As new businesses open, families move in and community spaces come to life, Heartwood Preserve is steadily becoming the destination Menzies envisioned years ago. Thoughtfully designed to balance growth with environmental stewardship, the development offers opportunities to live, work, shop and connect in one place. In doing so, Heartwood Preserve is creating not just a development, but a community designed to serve Omaha for generations to come.
“Where others saw drainage and detention ponds, Steve Menzies saw greenways and prairie. Where others saw land, he saw a future center of Omaha.”

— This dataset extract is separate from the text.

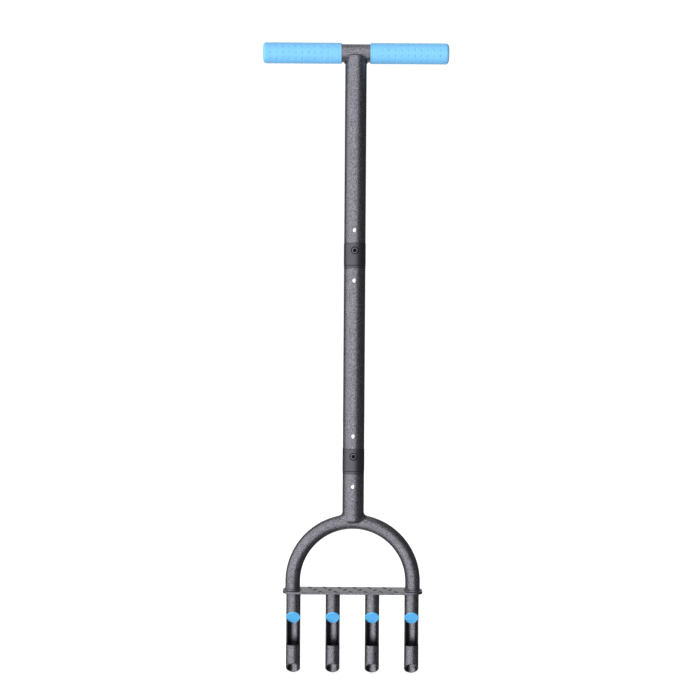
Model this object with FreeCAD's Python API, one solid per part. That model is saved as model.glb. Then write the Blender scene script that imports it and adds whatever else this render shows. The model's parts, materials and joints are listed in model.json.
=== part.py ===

Omaha's Next Great Gathering Place
Heartwood Preserve is more than a development — it's a vision for how a community can grow while staying connected to the things that matter most. Spanning 500 acres in west Omaha, the mixed-use destination brings together housing, shopping, dining, recreation, greenspace and business in one thoughtfully designed environment.
What makes Heartwood Preserve especially exciting for Omaha is its commitment to accessibility and community. Residents and visitors alike can enjoy concerts, outdoor movies, farmers markets, pickleball courts, walking trails and expansive green spaces designed for gathering and connection. At the same time, innovative features like the Greenways System help protect neighboring properties from flooding while preserving the area's natural beauty.
As new businesses open, families move in and community spaces come to life, Heartwood Preserve is becoming a destination where people can live, work, shop and play without leaving the neighborhood. It's a bold investment in Omaha's future — one that celebrates growth, conservation and community all in the same place.